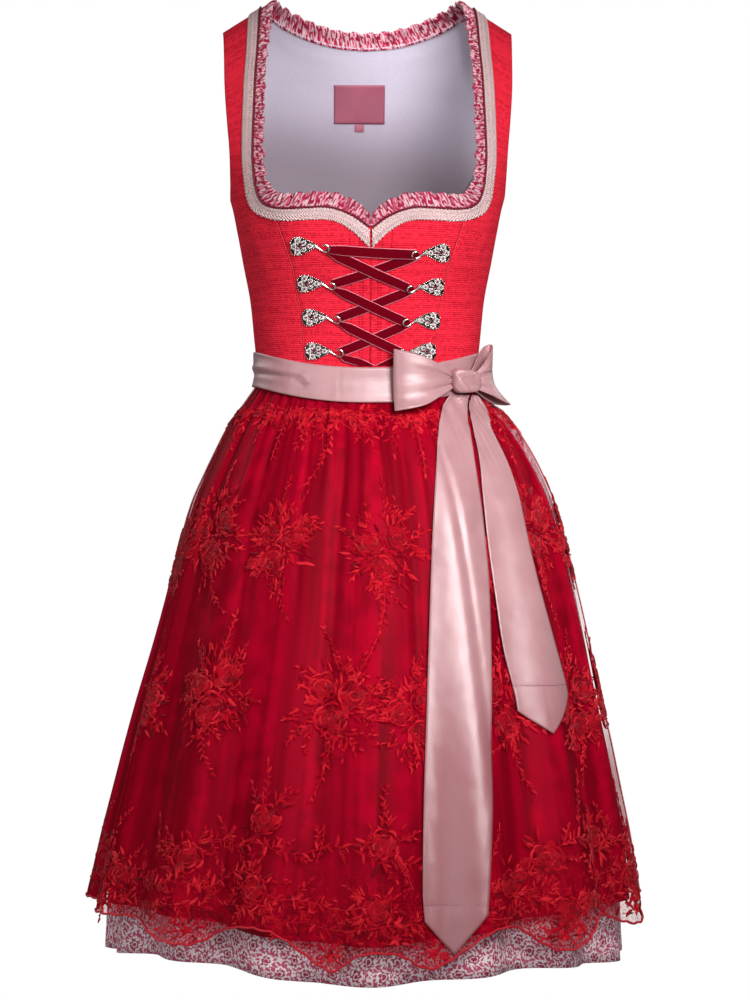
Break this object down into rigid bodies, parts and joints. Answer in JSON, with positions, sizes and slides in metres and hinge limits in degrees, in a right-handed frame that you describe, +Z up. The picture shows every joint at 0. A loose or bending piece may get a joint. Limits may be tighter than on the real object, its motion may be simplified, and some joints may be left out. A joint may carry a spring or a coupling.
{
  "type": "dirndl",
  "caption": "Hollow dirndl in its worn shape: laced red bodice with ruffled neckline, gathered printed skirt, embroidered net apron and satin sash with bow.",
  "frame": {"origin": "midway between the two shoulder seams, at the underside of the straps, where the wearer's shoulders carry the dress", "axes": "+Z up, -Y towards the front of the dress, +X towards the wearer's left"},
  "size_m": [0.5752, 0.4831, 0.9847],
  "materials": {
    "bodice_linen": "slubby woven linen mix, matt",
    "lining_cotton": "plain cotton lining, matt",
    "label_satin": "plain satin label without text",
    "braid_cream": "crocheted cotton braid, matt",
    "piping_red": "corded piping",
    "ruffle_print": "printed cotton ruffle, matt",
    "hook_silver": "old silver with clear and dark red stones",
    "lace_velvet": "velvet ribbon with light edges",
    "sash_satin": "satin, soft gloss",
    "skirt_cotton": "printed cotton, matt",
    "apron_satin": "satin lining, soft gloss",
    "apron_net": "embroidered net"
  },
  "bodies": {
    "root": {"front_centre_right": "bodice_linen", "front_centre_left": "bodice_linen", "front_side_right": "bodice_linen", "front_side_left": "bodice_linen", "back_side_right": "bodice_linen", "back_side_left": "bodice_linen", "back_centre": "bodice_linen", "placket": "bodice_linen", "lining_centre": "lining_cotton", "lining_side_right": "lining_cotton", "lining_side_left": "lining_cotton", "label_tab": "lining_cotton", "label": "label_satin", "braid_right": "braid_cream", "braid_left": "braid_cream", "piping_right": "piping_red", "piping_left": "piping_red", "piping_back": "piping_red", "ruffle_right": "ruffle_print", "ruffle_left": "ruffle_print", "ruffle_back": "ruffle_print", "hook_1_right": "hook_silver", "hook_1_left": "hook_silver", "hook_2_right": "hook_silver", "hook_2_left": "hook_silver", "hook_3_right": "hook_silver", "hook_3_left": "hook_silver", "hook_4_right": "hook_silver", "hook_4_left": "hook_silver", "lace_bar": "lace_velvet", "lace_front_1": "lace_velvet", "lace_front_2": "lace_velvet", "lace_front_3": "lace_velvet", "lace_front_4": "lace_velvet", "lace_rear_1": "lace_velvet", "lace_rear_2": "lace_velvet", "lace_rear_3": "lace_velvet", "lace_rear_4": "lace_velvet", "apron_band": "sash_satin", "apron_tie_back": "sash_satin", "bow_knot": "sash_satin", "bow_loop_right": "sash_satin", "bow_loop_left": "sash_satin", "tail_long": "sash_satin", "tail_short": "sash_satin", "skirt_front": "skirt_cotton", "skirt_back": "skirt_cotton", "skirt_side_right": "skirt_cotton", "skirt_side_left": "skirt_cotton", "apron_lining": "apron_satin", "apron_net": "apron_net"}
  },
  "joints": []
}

========================================

TASK BRIEF - Set every line of the listing down word for word.

CORRECT ANSWER -
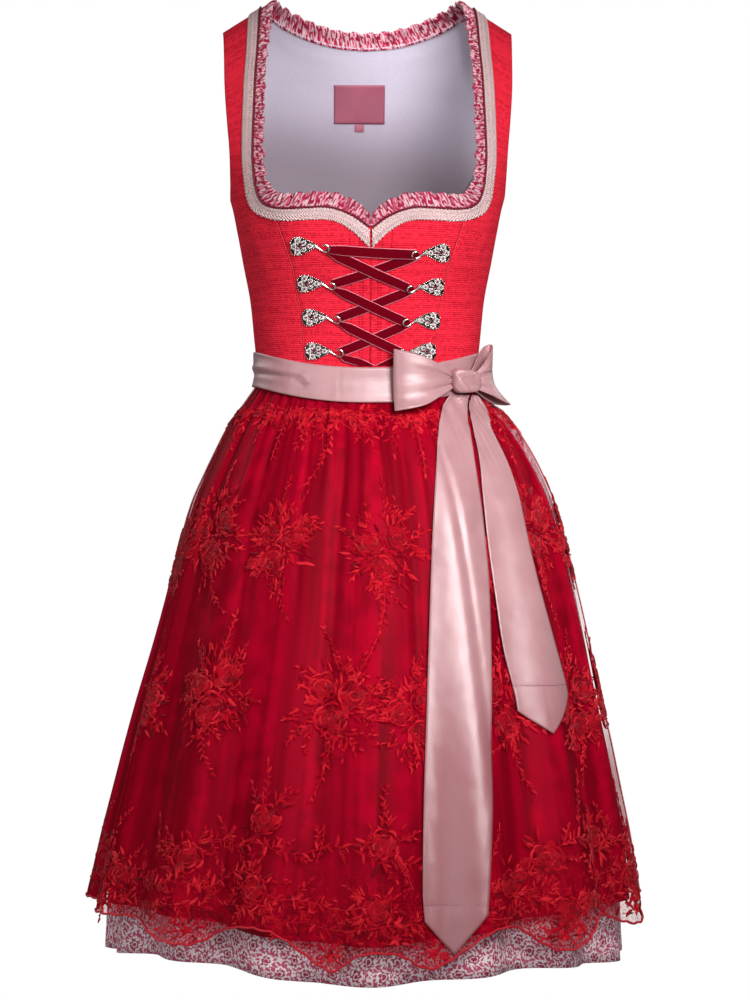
Break this object down into rigid bodies, parts and joints. Answer in JSON, with positions, sizes and slides in metres and hinge limits in degrees, in a right-handed frame that you describe, +Z up. The picture shows every joint at 0. A loose or bending piece may get a joint. Limits may be tighter than on the real object, its motion may be simplified, and some joints may be left out. A joint may carry a spring or a coupling.
{
  "type": "dirndl",
  "caption": "Hollow dirndl in its worn shape: laced red bodice with ruffled neckline, gathered printed skirt, embroidered net apron and satin sash with bow.",
  "frame": {"origin": "midway between the two shoulder seams, at the underside of the straps, where the wearer's shoulders carry the dress", "axes": "+Z up, -Y towards the front of the dress, +X towards the wearer's left"},
  "size_m": [0.5752, 0.4831, 0.9847],
  "materials": {
    "bodice_linen": "slubby woven linen mix, matt",
    "lining_cotton": "plain cotton lining, matt",
    "label_satin": "plain satin label without text",
    "braid_cream": "crocheted cotton braid, matt",
    "piping_red": "corded piping",
    "ruffle_print": "printed cotton ruffle, matt",
    "hook_silver": "old silver with clear and dark red stones",
    "lace_velvet": "velvet ribbon with light edges",
    "sash_satin": "satin, soft gloss",
    "skirt_cotton": "printed cotton, matt",
    "apron_satin": "satin lining, soft gloss",
    "apron_net": "embroidered net"
  },
  "bodies": {
    "root": {"front_centre_right": "bodice_linen", "front_centre_left": "bodice_linen", "front_side_right": "bodice_linen", "front_side_left": "bodice_linen", "back_side_right": "bodice_linen", "back_side_left": "bodice_linen", "back_centre": "bodice_linen", "placket": "bodice_linen", "lining_centre": "lining_cotton", "lining_side_right": "lining_cotton", "lining_side_left": "lining_cotton", "label_tab": "lining_cotton", "label": "label_satin", "braid_right": "braid_cream", "braid_left": "braid_cream", "piping_right": "piping_red", "piping_left": "piping_red", "piping_back": "piping_red", "ruffle_right": "ruffle_print", "ruffle_left": "ruffle_print", "ruffle_back": "ruffle_print", "hook_1_right": "hook_silver", "hook_1_left": "hook_silver", "hook_2_right": "hook_silver", "hook_2_left": "hook_silver", "hook_3_right": "hook_silver", "hook_3_left": "hook_silver", "hook_4_right": "hook_silver", "hook_4_left": "hook_silver", "lace_bar": "lace_velvet", "lace_front_1": "lace_velvet", "lace_front_2": "lace_velvet", "lace_front_3": "lace_velvet", "lace_front_4": "lace_velvet", "lace_rear_1": "lace_velvet", "lace_rear_2": "lace_velvet", "lace_rear_3": "lace_velvet", "lace_rear_4": "lace_velvet", "apron_band": "sash_satin", "apron_tie_back": "sash_satin", "bow_knot": "sash_satin", "bow_loop_right": "sash_satin", "bow_loop_left": "sash_satin", "tail_long": "sash_satin", "tail_short": "sash_satin", "skirt_front": "skirt_cotton", "skirt_back": "skirt_cotton", "skirt_side_right": "skirt_cotton", "skirt_side_left": "skirt_cotton", "apron_lining": "apron_satin", "apron_net": "apron_net"}
  },
  "joints": []
}